- **STATED GOAL**: Both the line containing "What three.js module" and the last line of the listing are included: write out exactly the lines from one to the other.

* begin MATERIAL SUPPLIED *

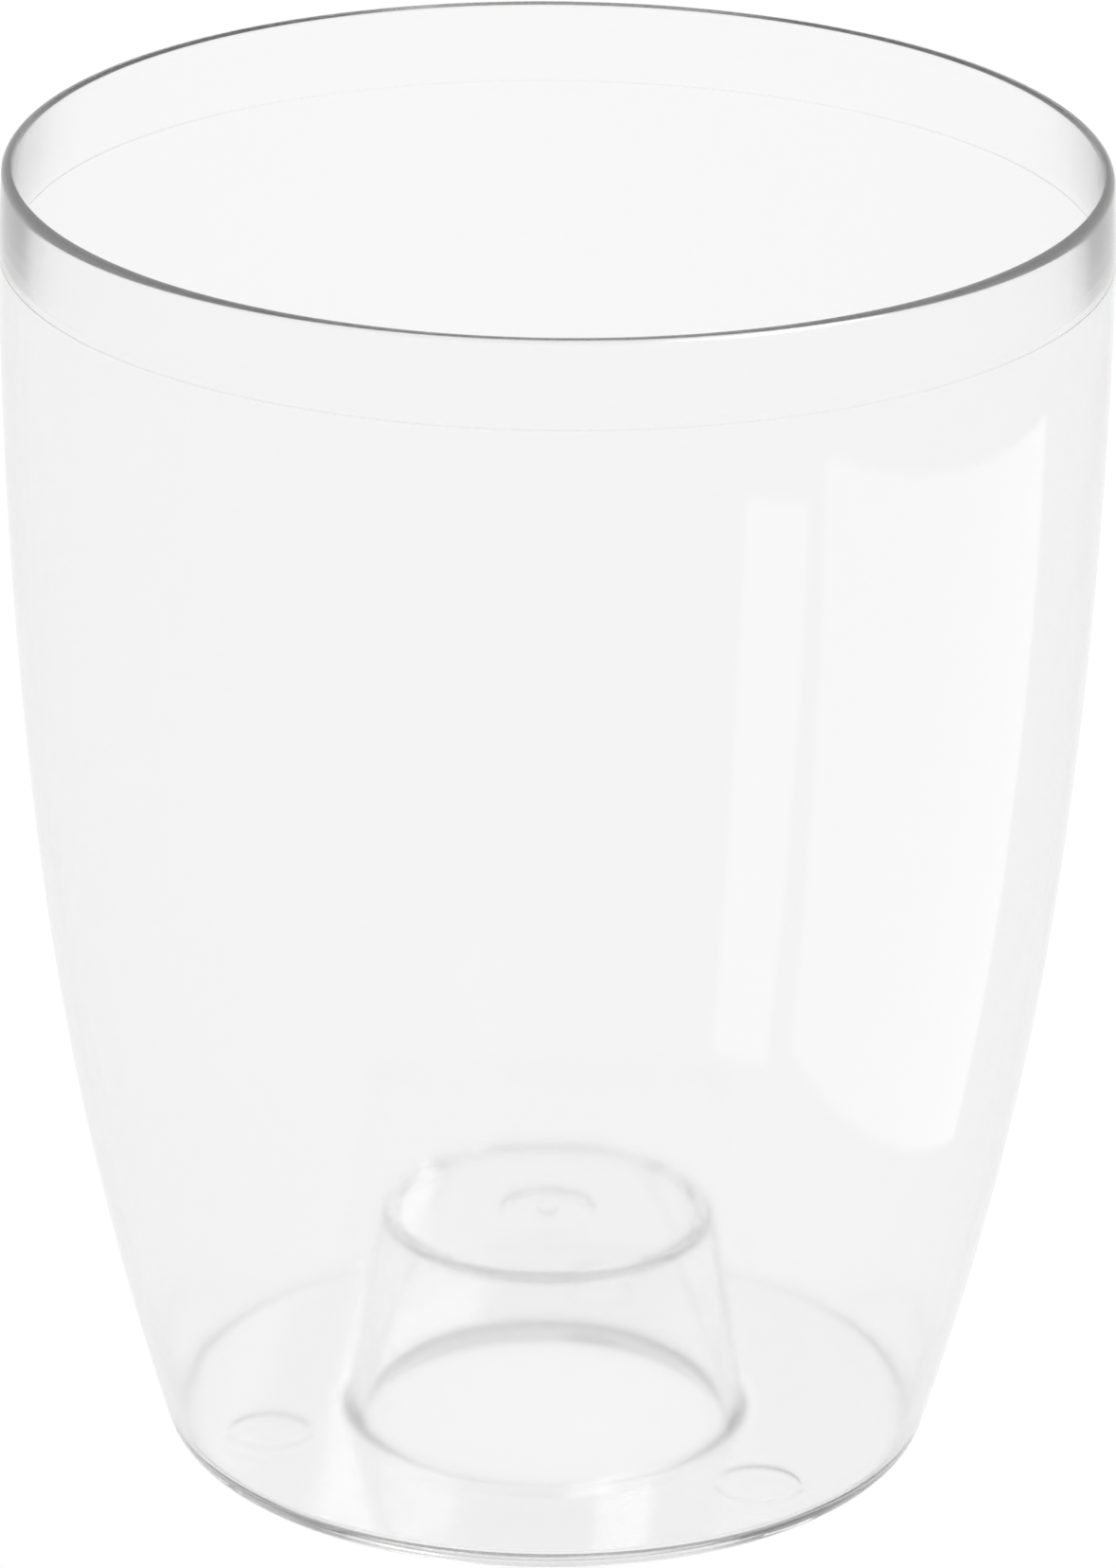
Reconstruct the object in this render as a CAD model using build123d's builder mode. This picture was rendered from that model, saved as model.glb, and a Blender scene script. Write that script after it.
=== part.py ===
"""A clear orchid pot: one thin-walled moulding with a closed floor and a raised pedestal in it.

The pot stands on the XY plane with its axis on Z. Radii are measured from that axis and heights
from the table.
"""
from build123d import *
import os

os.makedirs("parts", exist_ok=True)

# The wall outside, in millimetres
pot_height = 160.0
band_height = 10.3
waist_height = 77.0
belly_radius = 65.0
waist_inset = 3.9
foot_radius = 45.2
foot_round = 4.0

# The wall's thickness, measured level
belly_wall = 1.8
waist_wall = 1.7
foot_wall = 1.6

# The band above the parting line leans in outside and flares inside, up to a lip with rounded edges
rim_lean = 0.4
mouth_flare = 0.2
lip_outer_round_share = 0.85
lip_inner_round_share = 0.08

# The floor
floor_thickness = 2.4
floor_round = 1.9

# The marks that the ejector pins left in the floor: a shallow recess with a fine ridge round it
mark_count = 3
mark_radius = 5.25
mark_turn = 77.2
mark_place_share = 0.537
mark_depth = 0.15
mark_ridge_width = 0.35
mark_ridge_height = 0.2

# The pedestal, which is hollow and open below
pedestal_height = 28.0
pedestal_top_radius = 19.85
pedestal_foot_radius = 24.2
pedestal_wall = 1.9
pedestal_top_round = 0.6
pedestal_foot_round = 0.8
pocket_top_round = 0.5
pocket_foot_round = 0.4

# The gate mark in the middle of the pedestal's top
gate_radius = 5.6
gate_depth = 0.5
gate_nub_radius = 1.2
gate_nub_height = 0.4

parting_height = pot_height - band_height
waist_radius = belly_radius - waist_inset
rim_radius = belly_radius - rim_lean
mouth_radius = belly_radius - belly_wall
lip_inner_radius = mouth_radius + mouth_flare
lip_width = rim_radius - lip_inner_radius
lip_outer_round = lip_outer_round_share * lip_width
lip_inner_round = lip_inner_round_share * lip_width
floor_radius = foot_radius - foot_wall
pocket_height = pedestal_height - pedestal_wall
pocket_top_radius = pedestal_top_radius - pedestal_wall
pocket_foot_radius = pedestal_foot_radius - pedestal_wall
# The marks stand between the pedestal's foot and the wall
mark_circle_radius = pedestal_foot_radius + mark_place_share * (floor_radius - pedestal_foot_radius)


def wall_line(top_radius, middle_radius, bottom_radius):
    """Draws one face of the wall: two smooth arcs, upright at the parting line."""
    upper = TangentArc((top_radius, parting_height), (middle_radius, waist_height), tangent=(0, -1))
    TangentArc((middle_radius, waist_height), (bottom_radius, 0), tangent=upper % 1)


def corner(section, radius, height):
    """The corner of a section at this radius and height."""
    return section.vertices().sort_by_distance((radius, height))[0]


with BuildPart() as pot_shell:
    # The outside as a solid
    with BuildSketch(Plane.XZ) as outside:
        with BuildLine():
            wall_line(belly_radius, waist_radius, foot_radius)
            Polyline(
                (foot_radius, 0),
                (0, 0),
                (0, pot_height),
                (rim_radius, pot_height),
                (belly_radius, parting_height),
            )
        make_face()
        fillet(corner(outside, foot_radius, 0), radius=foot_round)
        fillet(corner(outside, rim_radius, pot_height), radius=lip_outer_round)
    revolve(axis=Axis.Z)

    # The room inside: the floor and the pedestal stand in it
    with BuildSketch(Plane.XZ) as inside:
        with BuildLine():
            wall_line(mouth_radius, waist_radius - waist_wall, floor_radius)
            Polyline(
                (floor_radius, 0),
                (0, 0),
                (0, pot_height),
                (lip_inner_radius, pot_height),
                (mouth_radius, parting_height),
            )
        make_face()
        with BuildLine():
            Polyline(
                (0, 0),
                (belly_radius, 0),
                (belly_radius, floor_thickness),
                (pedestal_foot_radius, floor_thickness),
                (pedestal_top_radius, pedestal_height),
                (0, pedestal_height),
                close=True,
            )
        make_face(mode=Mode.SUBTRACT)
        floor_corner = inside.vertices().group_by(Axis.Y)[0].sort_by(Axis.X)[-1]
        fillet(floor_corner, radius=floor_round)
        fillet(corner(inside, pedestal_foot_radius, floor_thickness), radius=pedestal_foot_round)
        fillet(corner(inside, pedestal_top_radius, pedestal_height), radius=pedestal_top_round)
    revolve(axis=Axis.Z, mode=Mode.SUBTRACT)

    # The pocket under the pedestal
    with BuildSketch(Plane.XZ) as pocket:
        with BuildLine():
            Polyline(
                (0, 0),
                (pocket_foot_radius, 0),
                (pocket_top_radius, pocket_height),
                (0, pocket_height),
                close=True,
            )
        make_face()
        fillet(corner(pocket, pocket_top_radius, pocket_height), radius=pocket_top_round)
    revolve(axis=Axis.Z, mode=Mode.SUBTRACT)

    # Rounded edges inside the rim and at the pocket's mouth
    fillet(pot_shell.edges().group_by(Axis.Z)[-1].sort_by(SortBy.RADIUS)[0], radius=lip_inner_round)
    fillet(pot_shell.edges().group_by(Axis.Z)[0].sort_by(SortBy.RADIUS)[0], radius=pocket_foot_round)

    # The gate mark: a shallow round recess with a nub in its middle
    with BuildSketch(Plane.XY.offset(pedestal_height)):
        Circle(gate_radius)
    extrude(amount=-gate_depth, mode=Mode.SUBTRACT)
    with BuildSketch(Plane.XY.offset(pedestal_height - gate_depth)):
        Circle(gate_nub_radius)
    extrude(amount=gate_nub_height)

    # The marks of the ejector pins
    with BuildSketch(Plane.XY.offset(floor_thickness)):
        with PolarLocations(mark_circle_radius, mark_count, start_angle=mark_turn):
            Circle(mark_radius)
    extrude(amount=mark_ridge_height)
    with BuildSketch(Plane.XY.offset(floor_thickness - mark_depth)):
        with PolarLocations(mark_circle_radius, mark_count, start_angle=mark_turn):
            Circle(mark_radius - mark_ridge_width)
    extrude(amount=mark_depth + mark_ridge_height, mode=Mode.SUBTRACT)

pot_shell.part.label = "pot_shell"
export_step(pot_shell.part, "parts/pot_shell.step")
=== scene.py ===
import math
import bpy
from mathutils import Matrix, Vector


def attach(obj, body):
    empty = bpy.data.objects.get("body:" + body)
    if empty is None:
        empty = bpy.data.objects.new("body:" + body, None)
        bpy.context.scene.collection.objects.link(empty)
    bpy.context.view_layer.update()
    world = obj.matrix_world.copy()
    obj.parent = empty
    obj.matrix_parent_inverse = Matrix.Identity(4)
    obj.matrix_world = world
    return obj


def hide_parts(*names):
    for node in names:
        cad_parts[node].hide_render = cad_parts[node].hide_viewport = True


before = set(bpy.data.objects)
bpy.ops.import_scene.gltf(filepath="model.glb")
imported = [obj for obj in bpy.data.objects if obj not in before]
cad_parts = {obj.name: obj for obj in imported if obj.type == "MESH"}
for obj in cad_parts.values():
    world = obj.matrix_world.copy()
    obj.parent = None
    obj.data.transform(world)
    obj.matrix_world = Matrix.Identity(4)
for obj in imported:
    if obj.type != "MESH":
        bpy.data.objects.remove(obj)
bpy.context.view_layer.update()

MM = 0.001
MATH = "ShaderNodeMath"

# Sizes of the pot, in millimetres
POT_HEIGHT = 160.0
BAND_HEIGHT = 10.3
WAIST_HEIGHT = 77.0
BELLY_RADIUS = 65.0
WAIST_INSET = 3.9
FOOT_RADIUS = 45.2
FOOT_ROUND = 4.0
BELLY_WALL = 1.8
WAIST_WALL = 1.7
FOOT_WALL = 1.6
RIM_LEAN = 0.4
MOUTH_FLARE = 0.2
LIP_OUTER_ROUND = 1.02
LIP_INNER_ROUND = 0.1
FLOOR_THICKNESS = 2.4
FLOOR_ROUND = 1.9
MARK_COUNT = 3
MARK_RADIUS = 5.25
MARK_TURN = 77.2
MARK_PLACE_SHARE = 0.537
MARK_DEPTH = 0.15
MARK_RIDGE_WIDTH = 0.35
MARK_RIDGE_HEIGHT = 0.2
PEDESTAL_HEIGHT = 28.0
PEDESTAL_TOP_RADIUS = 19.85
PEDESTAL_FOOT_RADIUS = 24.2
PEDESTAL_WALL = 1.9
PEDESTAL_TOP_ROUND = 0.6
PEDESTAL_FOOT_ROUND = 0.8
POCKET_TOP_ROUND = 0.5
POCKET_FOOT_ROUND = 0.4
GATE_RADIUS = 5.6
GATE_DEPTH = 0.5
GATE_NUB_RADIUS = 1.2
GATE_NUB_HEIGHT = 0.4
GATE_ROUND = 0.2
GATE_NUB_ROUND = 0.1
PARTING_HEIGHT = POT_HEIGHT - BAND_HEIGHT
RIM_RADIUS = BELLY_RADIUS - RIM_LEAN
MOUTH_RADIUS = BELLY_RADIUS - BELLY_WALL
WAIST_RADIUS = BELLY_RADIUS - WAIST_INSET
FLOOR_RADIUS = FOOT_RADIUS - FOOT_WALL
MARK_CIRCLE_RADIUS = PEDESTAL_FOOT_RADIUS + MARK_PLACE_SHARE * (FLOOR_RADIUS - PEDESTAL_FOOT_RADIUS)

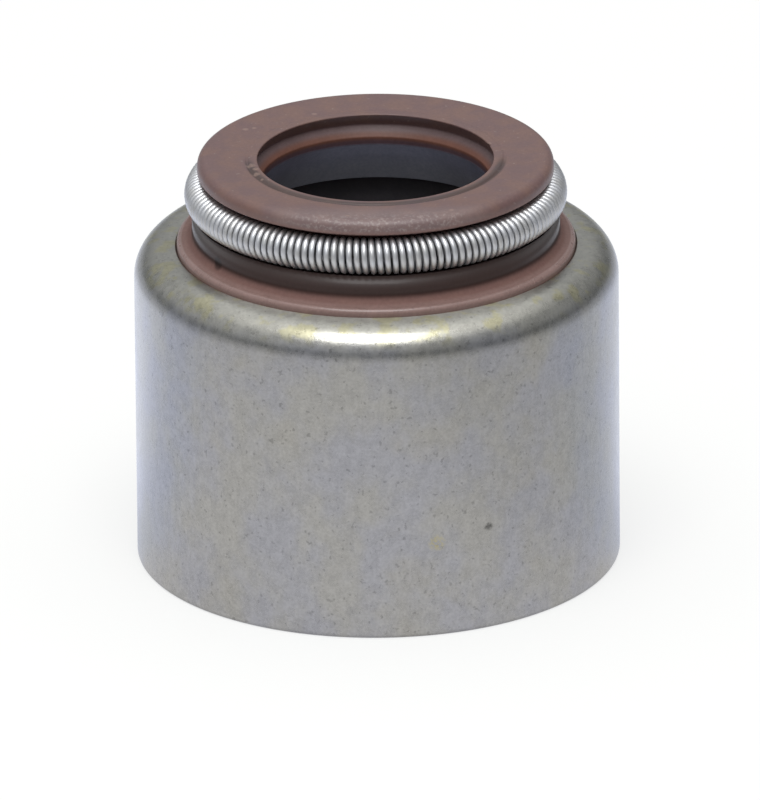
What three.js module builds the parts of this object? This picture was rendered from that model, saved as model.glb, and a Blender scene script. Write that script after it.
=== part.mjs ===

* end MATERIAL SUPPLIED *

- **THE ANSWER**:
What three.js module builds the parts of this object? This picture was rendered from that model, saved as model.glb, and a Blender scene script. Write that script after it.
=== part.mjs ===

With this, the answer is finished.